It frankly surprises me how little people know about the nation in which they live and history in general when they use words like " spread the wealth around". Those that use such words have little knowledge of the basic tenants that this country was founded upon and willingly run to a system that is a proven failure. While to express yourself or your views on the political scene is an american tradition and one I completely support, the very idea that some of my countrymen would outwardly support a system of government that has proven itself to be an abject failure is somewhat disturbing.
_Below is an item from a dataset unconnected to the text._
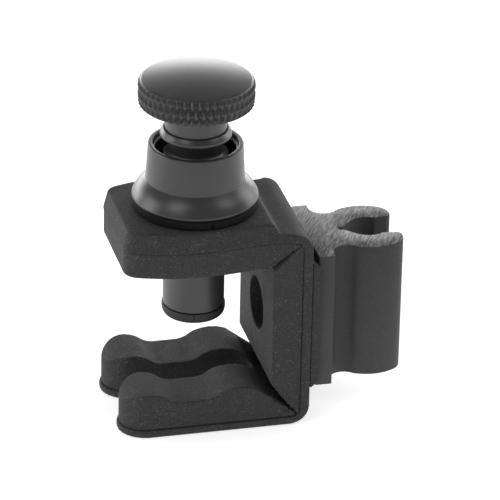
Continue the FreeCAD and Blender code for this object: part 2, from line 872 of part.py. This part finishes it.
def make_spring_washer():
    """A split spring washer between the plain washer and the screw's head."""
    thickness = dim("washer_thickness")
    ring = tube("spring_washer_blank", dim("screw_radius") + LOOSE, dim("washer_radius") - 0.8,
                size(0), thickness)
    split = doc.addObject("Part::Box", "spring_washer_split")
    bind(split, "Length", 3)
    bind(split, "Width", 0.5)
    bind(split, "Height", 3)
    bind(split, "Placement.Base.x", 1)
    bind(split, "Placement.Base.y", -0.25)
    bind(split, "Placement.Base.z", -1)
    washer = cut("spring_washer", ring, split)
    return lay_along_x(washer, dim("back_inner_x") - thickness * 2, dim("clip_screw_z"))


# ---- assembly ----------------------------------------------------------------------------------

core_strip = make_core_strip()
nodes = [
    core_strip,
    make_outer_cover(core_strip),
    make_upper_block(),
    make_back_block(),
    make_lower_block(),
    make_clip_seat(),
    make_collar(),
    make_base_ring(),
    make_thread_bush(),
    make_snap_ring(),
    make_lock_washer(),
    make_lock_ring(),
    make_spindle(),
    make_stop_ring(),
    make_knob(),
    make_foot_cap(),
    make_rod_clip(),
    make_clip_screw(),
    make_clip_washer(),
    make_spring_washer(),
]
doc.recompute()

for obj in doc.Objects:
    if "Invalid" in obj.State or "Error" in obj.State:
        raise RuntimeError(f"{obj.Name} failed: {obj.State}")

os.makedirs("parts", exist_ok=True)
for node in nodes:
    shape = node.Shape
    if shape.isNull() or not shape.isValid() or shape.Volume <= 0:
        raise RuntimeError(f"{node.Name} has no valid shape")
    node.Label = node.Name
    shape.exportStep(f"parts/{node.Label}.step")
    box = shape.BoundBox
    print(f"{node.Label:14s} {len(shape.Solids)} solid {shape.Volume:9.2f} mm3",
          f"x {box.XMin:.2f}..{box.XMax:.2f} y {box.YMin:.2f}..{box.YMax:.2f}",
          f"z {box.ZMin:.2f}..{box.ZMax:.2f}")
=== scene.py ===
"""A rubber-jacketed rim clamp with a knurled screw and a rod clip, on a pale studio floor.
Lengths in this file are millimetres in the CAD's frame, turned into metres where a mesh is made."""

import math

import bmesh
import bpy
import numpy as np
from mathutils import Matrix, Vector, noise


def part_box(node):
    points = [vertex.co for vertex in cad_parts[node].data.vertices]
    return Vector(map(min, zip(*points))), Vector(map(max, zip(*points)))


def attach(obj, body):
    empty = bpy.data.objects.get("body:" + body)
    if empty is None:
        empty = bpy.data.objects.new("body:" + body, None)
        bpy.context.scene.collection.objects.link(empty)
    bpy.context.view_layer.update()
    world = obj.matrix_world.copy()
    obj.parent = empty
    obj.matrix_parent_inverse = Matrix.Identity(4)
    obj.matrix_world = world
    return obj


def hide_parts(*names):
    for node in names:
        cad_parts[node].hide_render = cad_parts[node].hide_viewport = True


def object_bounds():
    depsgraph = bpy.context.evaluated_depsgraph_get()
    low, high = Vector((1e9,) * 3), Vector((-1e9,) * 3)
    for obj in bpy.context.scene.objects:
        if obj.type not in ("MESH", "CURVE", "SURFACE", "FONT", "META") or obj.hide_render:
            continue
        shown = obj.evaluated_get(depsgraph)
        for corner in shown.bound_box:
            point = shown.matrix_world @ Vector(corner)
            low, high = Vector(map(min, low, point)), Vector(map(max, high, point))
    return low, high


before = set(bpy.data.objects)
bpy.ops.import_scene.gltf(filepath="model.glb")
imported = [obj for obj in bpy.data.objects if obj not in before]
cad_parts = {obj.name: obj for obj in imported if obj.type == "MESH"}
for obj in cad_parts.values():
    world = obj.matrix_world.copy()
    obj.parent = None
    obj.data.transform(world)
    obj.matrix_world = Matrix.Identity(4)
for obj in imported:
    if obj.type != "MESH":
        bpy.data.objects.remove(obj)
cad_low, cad_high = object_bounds()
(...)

Perhaps they're willing to support an alternative system that is an abject failure because the system in place is an abject failure
for them?
Just a thought, but what we have NOW is hardly the
opposite of communism.
As we have just all seen (or are we already agreeing to ignore what we saw?) what we have now is hardly a meritocracy.
And let's face it, for real capitalism to exist, we really do need to live in an HONEST meritocracy.
NAV, do you think we live in a nation even remotely approaching an
honest meritocracy?
Would an honest meitocracy reward those failed banks with over a trillion dollars? I don't think so.
I have a theory about why Americans love sports so much.
Because professional sports are about as close as we ever get to seeing a situation where MERIT actually gets rewarded according to the merit shown.
We surely do NOT see that in business, or in goverment either. Mostly what we see now is the outcomes of a oligarchical system which is clearly not interesting in rewarding based on merit, but will reward based on LOYALTY to the oligarch.
The ONLY way to truly have a meritocracy is if everyone starts out with the same resources and makes of them what they can in a system which treats everyone equally under the law.
Does that describe our world?
Clearly not.
So when our resident libertarians tell us that those on top got their on MERIT, a lot of us who have a reality based world view, think they've been misinformed.
The PROBLEM with these
sharing the wealth schemes is they are seldom (never, actually) done fairly or wisely, either.
And so instead of helping those who deserve to get some help and who could do something meitorous with it, we end up rewarding failure and often corruption, too.